§ **WHAT YOU NEED TO DO**
Return the line containing "# Most sizes" and all lines after it exactly; stop at the end of the material.

§ **STORED DATA**
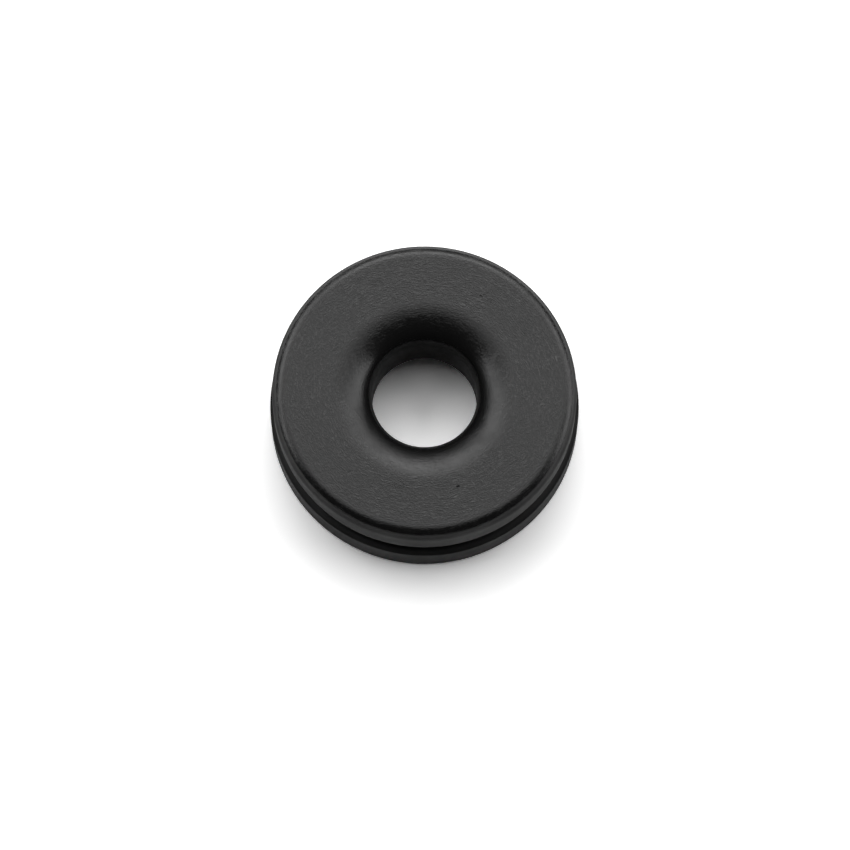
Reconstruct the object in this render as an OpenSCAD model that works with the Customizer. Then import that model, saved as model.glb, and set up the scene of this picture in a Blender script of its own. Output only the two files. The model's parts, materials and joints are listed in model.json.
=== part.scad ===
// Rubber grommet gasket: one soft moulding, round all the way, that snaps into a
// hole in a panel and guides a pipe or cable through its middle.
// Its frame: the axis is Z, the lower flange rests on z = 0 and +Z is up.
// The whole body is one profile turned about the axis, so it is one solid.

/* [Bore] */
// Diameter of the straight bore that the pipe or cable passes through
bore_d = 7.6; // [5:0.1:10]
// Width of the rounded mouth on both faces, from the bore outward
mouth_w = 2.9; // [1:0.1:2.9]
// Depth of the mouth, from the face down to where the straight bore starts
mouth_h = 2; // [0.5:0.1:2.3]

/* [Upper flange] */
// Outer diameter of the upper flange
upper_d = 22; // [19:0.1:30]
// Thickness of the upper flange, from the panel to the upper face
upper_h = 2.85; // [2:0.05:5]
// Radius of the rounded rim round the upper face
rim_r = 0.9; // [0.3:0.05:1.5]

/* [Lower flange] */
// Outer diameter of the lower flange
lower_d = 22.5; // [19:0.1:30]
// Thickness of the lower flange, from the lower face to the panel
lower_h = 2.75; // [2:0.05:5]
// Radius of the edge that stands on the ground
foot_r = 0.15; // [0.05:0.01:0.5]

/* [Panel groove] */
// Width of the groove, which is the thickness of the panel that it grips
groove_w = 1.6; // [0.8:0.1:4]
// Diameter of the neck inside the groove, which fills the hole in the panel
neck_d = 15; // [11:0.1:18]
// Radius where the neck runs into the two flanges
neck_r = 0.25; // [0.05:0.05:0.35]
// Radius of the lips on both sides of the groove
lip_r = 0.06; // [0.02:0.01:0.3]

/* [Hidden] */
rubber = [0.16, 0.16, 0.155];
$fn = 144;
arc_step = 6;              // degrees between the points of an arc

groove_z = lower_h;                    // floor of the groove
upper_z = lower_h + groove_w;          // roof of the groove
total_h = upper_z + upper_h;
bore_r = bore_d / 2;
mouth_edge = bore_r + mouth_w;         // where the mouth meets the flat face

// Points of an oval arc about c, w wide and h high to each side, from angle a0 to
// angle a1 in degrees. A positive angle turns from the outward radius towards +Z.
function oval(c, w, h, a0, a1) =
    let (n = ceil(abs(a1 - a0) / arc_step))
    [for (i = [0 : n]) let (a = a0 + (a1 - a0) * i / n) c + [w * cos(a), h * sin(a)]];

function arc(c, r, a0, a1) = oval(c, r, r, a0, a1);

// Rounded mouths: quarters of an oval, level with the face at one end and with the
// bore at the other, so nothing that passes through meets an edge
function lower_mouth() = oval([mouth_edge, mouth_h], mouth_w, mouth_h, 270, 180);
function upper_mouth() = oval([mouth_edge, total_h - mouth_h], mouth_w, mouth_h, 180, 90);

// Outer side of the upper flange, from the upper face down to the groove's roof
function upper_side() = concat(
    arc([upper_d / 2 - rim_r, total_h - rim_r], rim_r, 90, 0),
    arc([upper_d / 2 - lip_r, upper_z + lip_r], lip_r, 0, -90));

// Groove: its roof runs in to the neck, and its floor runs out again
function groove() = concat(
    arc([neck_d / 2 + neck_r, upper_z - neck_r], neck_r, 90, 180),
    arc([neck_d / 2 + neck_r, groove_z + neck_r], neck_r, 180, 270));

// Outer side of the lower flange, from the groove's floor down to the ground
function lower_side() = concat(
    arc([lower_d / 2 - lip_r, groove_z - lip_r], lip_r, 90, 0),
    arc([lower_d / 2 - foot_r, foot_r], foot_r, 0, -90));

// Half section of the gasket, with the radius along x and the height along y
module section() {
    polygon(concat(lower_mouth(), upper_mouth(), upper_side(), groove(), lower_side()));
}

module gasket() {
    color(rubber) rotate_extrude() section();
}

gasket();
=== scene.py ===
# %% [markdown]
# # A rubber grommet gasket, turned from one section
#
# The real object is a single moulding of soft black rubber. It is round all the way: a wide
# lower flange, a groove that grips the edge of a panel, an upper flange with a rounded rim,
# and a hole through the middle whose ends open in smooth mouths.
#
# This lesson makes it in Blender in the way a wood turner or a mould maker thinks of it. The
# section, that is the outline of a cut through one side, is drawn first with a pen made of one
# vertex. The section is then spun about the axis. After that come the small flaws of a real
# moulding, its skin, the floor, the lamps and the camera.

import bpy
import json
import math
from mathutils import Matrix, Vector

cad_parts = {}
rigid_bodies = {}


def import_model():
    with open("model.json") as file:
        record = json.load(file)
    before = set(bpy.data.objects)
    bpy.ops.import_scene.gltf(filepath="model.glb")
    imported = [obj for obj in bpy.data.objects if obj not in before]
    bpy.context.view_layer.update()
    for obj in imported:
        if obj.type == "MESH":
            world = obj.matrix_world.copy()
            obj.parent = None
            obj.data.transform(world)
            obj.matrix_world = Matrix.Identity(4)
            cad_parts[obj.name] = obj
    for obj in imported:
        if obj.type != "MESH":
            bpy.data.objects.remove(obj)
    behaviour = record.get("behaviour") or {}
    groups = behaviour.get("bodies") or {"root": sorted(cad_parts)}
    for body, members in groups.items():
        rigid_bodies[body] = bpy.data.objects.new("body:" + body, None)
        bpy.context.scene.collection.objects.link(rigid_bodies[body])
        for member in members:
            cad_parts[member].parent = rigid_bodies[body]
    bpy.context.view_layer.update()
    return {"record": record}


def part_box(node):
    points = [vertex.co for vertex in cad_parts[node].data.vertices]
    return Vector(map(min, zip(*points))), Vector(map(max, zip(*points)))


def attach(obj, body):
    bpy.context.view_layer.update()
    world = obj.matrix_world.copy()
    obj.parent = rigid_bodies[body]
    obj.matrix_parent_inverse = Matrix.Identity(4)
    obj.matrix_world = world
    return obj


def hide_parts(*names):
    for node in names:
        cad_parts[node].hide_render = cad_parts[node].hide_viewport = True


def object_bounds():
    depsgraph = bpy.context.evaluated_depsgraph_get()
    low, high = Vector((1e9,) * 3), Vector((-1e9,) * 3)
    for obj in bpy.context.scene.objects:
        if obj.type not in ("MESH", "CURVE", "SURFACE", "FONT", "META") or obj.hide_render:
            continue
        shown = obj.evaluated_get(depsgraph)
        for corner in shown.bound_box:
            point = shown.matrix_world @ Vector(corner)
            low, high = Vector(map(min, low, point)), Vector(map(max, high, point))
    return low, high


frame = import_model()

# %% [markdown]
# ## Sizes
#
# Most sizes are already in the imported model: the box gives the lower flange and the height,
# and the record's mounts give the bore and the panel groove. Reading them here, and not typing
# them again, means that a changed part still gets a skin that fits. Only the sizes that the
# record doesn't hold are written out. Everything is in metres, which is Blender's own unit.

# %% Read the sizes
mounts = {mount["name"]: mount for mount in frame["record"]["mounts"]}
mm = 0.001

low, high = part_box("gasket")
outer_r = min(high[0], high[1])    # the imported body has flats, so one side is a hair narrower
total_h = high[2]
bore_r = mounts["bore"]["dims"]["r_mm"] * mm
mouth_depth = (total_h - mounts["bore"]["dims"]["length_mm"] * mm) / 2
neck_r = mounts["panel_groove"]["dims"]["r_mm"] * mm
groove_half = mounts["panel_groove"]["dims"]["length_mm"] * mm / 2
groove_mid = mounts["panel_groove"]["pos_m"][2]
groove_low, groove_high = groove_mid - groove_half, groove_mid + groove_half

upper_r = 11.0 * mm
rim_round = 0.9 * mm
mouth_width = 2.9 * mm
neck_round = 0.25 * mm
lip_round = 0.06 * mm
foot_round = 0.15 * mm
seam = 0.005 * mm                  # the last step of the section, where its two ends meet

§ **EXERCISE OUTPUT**
# Most sizes are already in the imported model: the box gives the lower flange and the height,
# and the record's mounts give the bore and the panel groove. Reading them here, and not typing
# them again, means that a changed part still gets a skin that fits. Only the sizes that the
# record doesn't hold are written out. Everything is in metres, which is Blender's own unit.

# %% Read the sizes
mounts = {mount["name"]: mount for mount in frame["record"]["mounts"]}
mm = 0.001

low, high = part_box("gasket")
outer_r = min(high[0], high[1])    # the imported body has flats, so one side is a hair narrower
total_h = high[2]
bore_r = mounts["bore"]["dims"]["r_mm"] * mm
mouth_depth = (total_h - mounts["bore"]["dims"]["length_mm"] * mm) / 2
neck_r = mounts["panel_groove"]["dims"]["r_mm"] * mm
groove_half = mounts["panel_groove"]["dims"]["length_mm"] * mm / 2
groove_mid = mounts["panel_groove"]["pos_m"][2]
groove_low, groove_high = groove_mid - groove_half, groove_mid + groove_half

upper_r = 11.0 * mm
rim_round = 0.9 * mm
mouth_width = 2.9 * mm
neck_round = 0.25 * mm
lip_round = 0.06 * mm
foot_round = 0.15 * mm
seam = 0.005 * mm                  # the last step of the section, where its two ends meet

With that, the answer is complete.